When Bros brought the Los Angeles Dodgers to Taiwan, fans were thrilled to see stars Manny Ramirez (second from left) and Kuo Hong-chih (left) in the lineup.
Perhaps the most memorable event in Bros history was the 2007 NBA Cares charity event, for which Bros invited some 500 orphans and disabled children to meet NBA stars. When the event concluded, a mother pushing a child in a wheelchair with an autographed basketball hurried over to offer her teary thanks to Chang. Chang says that recalling the scene always gives him the strength and determination to carry on.
What started as a two-man operation 10 years ago now employs more than 100 people and generates annual revenues of nearly NT$300 million. It has also become the employer of choice for graduates of Taiwan's university programs in sports and recreation.
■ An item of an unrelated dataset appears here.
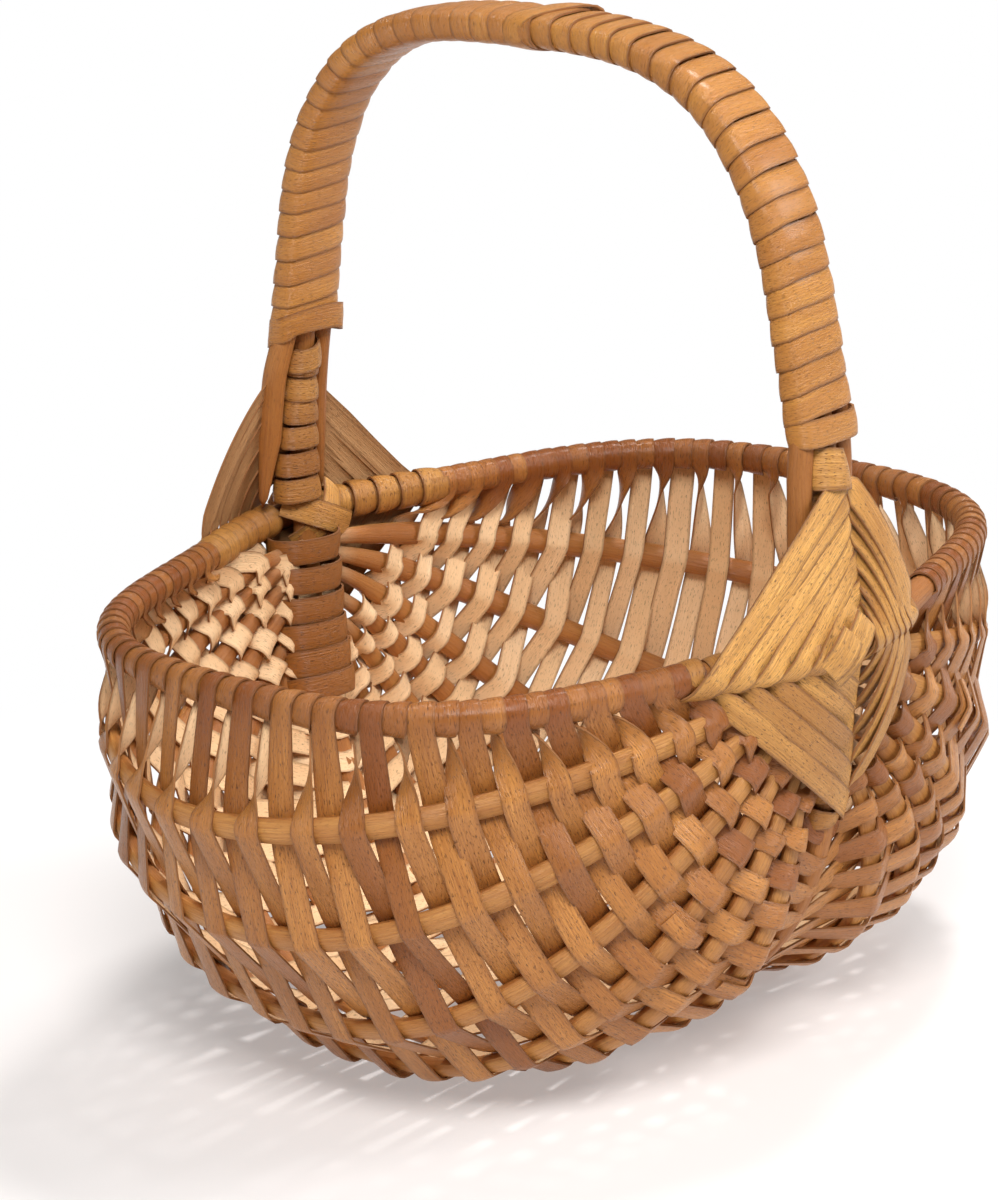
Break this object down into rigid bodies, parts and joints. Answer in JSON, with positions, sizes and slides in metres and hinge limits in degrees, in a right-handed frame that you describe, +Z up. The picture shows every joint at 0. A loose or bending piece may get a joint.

Close partners, Chang and Hu have complementary personalities and share a common objective and the courage to dream. The gregarious Chang is passionate and proactive, with a nose for business opportunities and a persuasive tongue. Hu is a quiet planner who sets strategy and oversees internal operations. Their employees often joke that the two men's business relationship is a bit like a marriage, with one handling affairs inside the "home" and the other outside.
Last year, Bros negotiated a first-ever MLB opening game in Taiwan, scheduling it for March 2011. The company had the contracts virtually done when the San Francisco Giants, one of the teams slated to play, won the World Series and pulled out of the deal.
Undeterred, the ever-optimistic pair made the best of a bad situation by immediately approaching the league in an effort to win the right to organize an all-star game in November 2011. The two men insist: "There are always opportunities. If we continue to hold such events, Taiwan's first MLB opening game is sure to happen someday."

At the invitation of Bros Sports Marketing, the NBA scheduled its first-ever Taipei preseason game. It was Taiwan's biggest sporting event of 2009. In the photo, Carmelo Anthony (left) of the Denver Nuggets and Danny Granger of the Indiana Pacers battle for a rebound.